Две дальние комнаты вмещали несколько иную публику. Там толпились не бродяги, а потрепанные старые и непомерно разукрашенные шлюхи, девчонки четырнадцати лет нахальнейшего вида, с синяками под глазами и с бледными приметами туберкулеза, и местные хлюсты в тяжелых кольцах с поддельными камнями и в пальтецах поавантажнее, чем у посетителей первого зала. В пряной кутерьме мелькали разряженные дамы и господа во фраках: наведываться в «Шато-Руж» становилось модно, сулило неизведанные эмоции. Поздно вечером, выходя из театра, они подкатывали в каретах. Париж упивался уголовной романтикой, а хозяин, кажется, даром пускал к себе мазуриков и даже давал им бесплатную выпивку, на радость солидным буржуа, с которых за тот же самый абсент драли вдвое.
В «Шато-Руж», по указанию Рачковского, Симонини разыскал некоего Файоля, по профессии торговца зародышами. Этот пожилой человек, завсегдатай «Шато-Руж», расходовал на восьмидесятиградусный арак все, что зарабатывал за день хождением по госпиталям за эмбрионами и недоносками, которых перепродавал студентам медицинского факультета. Он испускал такую вонь алкоголя и мертвечины, что вынужден был сидеть особняком даже и в тамошнем зловонии. Но о нем говорили, что у него полно знакомых среди студентов, особенно среди вечных студентов, тех, кто обычно поглощен попойками, а не исследованием зародышей и в принципе не против устроить кавардак, как только предоставится оказия.
Оказия как раз была. Случаю заблагорассудилось, чтоб именно тогда народ Латинского квартала сильно озлобился на старого долдона сенатора Беранже, так называемого Непорочного Папулю. Тот как раз внес на обсуждение законопроект об оскорблении общественного вкуса, и были первые наказанные, естественно – из студентов. Папуля обратил острие закона против некоей Сары Браун, которая, полуголая, полногрудая (и, разумеется, потная… – с ужасом дорисовывал Симонини), выступала в соседнем заведении
Студентов лучше не задевать, не замахиваться на бесхитростные их зрелища. Та группа, в которой имел влияние Файоль, постановила: устроить ночью кошачий концерт под окнами у сенатора. Осталось только выведать, на какую ночь назначена вылазка, и устроить так, чтобы поблизости от тех окон оказались по своим делам любители помахать кулаками. За совсем невысокую плату Файоль взял организацию на себя. Симонини только передал Эбютерну, в который день все произойдет и в каком часу.

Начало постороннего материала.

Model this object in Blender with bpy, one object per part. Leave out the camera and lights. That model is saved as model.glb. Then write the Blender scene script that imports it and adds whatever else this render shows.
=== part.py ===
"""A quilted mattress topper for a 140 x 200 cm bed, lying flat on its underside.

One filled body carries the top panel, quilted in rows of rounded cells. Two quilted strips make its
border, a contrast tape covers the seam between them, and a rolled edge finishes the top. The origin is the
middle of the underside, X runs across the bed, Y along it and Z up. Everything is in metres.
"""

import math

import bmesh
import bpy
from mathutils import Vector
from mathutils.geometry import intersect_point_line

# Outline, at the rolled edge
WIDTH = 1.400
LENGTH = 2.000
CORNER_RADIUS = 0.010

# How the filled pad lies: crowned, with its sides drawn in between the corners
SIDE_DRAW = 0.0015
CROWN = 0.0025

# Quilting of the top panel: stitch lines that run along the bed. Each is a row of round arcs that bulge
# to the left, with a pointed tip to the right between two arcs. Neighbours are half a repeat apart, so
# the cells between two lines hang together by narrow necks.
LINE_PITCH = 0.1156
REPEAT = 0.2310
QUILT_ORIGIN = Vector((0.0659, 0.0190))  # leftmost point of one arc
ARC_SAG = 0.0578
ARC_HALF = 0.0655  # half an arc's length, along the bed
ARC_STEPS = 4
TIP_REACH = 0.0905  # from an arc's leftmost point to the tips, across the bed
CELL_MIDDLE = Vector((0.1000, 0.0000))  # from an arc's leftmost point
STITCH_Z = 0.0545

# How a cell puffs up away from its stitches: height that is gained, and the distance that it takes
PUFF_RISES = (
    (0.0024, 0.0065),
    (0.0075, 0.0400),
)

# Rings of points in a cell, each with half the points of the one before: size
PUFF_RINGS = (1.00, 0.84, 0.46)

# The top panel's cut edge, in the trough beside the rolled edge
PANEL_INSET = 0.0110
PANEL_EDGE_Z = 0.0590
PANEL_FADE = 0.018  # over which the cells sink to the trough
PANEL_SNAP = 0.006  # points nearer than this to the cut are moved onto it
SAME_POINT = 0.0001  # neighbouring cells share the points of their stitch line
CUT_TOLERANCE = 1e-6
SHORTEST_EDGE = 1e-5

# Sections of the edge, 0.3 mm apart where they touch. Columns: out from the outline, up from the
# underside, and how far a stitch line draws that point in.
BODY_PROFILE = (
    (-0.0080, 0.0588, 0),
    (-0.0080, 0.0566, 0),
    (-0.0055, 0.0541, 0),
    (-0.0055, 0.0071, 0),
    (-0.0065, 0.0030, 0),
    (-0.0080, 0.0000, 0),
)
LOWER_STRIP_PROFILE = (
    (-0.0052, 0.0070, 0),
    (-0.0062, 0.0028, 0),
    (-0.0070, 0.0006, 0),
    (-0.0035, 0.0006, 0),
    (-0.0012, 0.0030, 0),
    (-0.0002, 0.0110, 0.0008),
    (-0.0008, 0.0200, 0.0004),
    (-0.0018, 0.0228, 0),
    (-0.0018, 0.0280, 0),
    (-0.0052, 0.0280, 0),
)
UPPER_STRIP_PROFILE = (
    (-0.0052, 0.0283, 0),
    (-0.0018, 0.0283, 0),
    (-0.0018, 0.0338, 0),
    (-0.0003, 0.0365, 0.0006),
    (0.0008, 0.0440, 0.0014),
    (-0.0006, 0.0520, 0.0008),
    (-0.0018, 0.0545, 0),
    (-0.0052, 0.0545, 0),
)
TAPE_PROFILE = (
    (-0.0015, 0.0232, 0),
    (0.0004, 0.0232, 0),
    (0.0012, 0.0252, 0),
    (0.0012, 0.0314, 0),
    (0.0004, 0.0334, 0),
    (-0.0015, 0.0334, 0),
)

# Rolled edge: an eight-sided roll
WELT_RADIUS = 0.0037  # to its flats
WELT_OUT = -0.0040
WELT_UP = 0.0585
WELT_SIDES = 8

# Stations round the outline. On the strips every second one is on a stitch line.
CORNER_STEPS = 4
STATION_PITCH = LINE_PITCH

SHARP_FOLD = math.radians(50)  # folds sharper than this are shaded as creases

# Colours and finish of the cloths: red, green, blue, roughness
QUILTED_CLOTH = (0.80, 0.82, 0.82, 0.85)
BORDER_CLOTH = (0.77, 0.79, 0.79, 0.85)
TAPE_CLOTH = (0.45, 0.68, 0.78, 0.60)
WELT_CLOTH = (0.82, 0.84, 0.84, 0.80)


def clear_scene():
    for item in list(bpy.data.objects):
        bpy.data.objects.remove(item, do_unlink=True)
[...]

Как только студенты загалдели, подоспела ватага не то солдат, не то жандармов. На всякой долготе и широте ничто не бесит молодежь так, как полиция. Тут сразу и булыжники в воздухе, и угрожающие крики, и – будто по заказу – первый же выстрел дымовой шашкой, выпущенный одним из солдат чисто для острастки, угодил в глаз бедняге, проходившему по переулку. Вот и труп, а что еще надо. Натурально, пошли строиться баррикады. Вспыхнуло настоящее восстание. Были введены в действие бойцы Файоля. Студенты стопорили на ходу омнибусы, вежливо просили пассажиров освободить места, выпрягали лошадей и переворачивали повозки. Образовывались баррикады. Тут наскакивали другие сорванцы, поджигали весь завал. За совсем недолгое время заварушка превратилась в мятеж, а мятеж обещал перейти в революцию. Первые страницы газет были заняты этими новостями, никого уже не волновала Панама.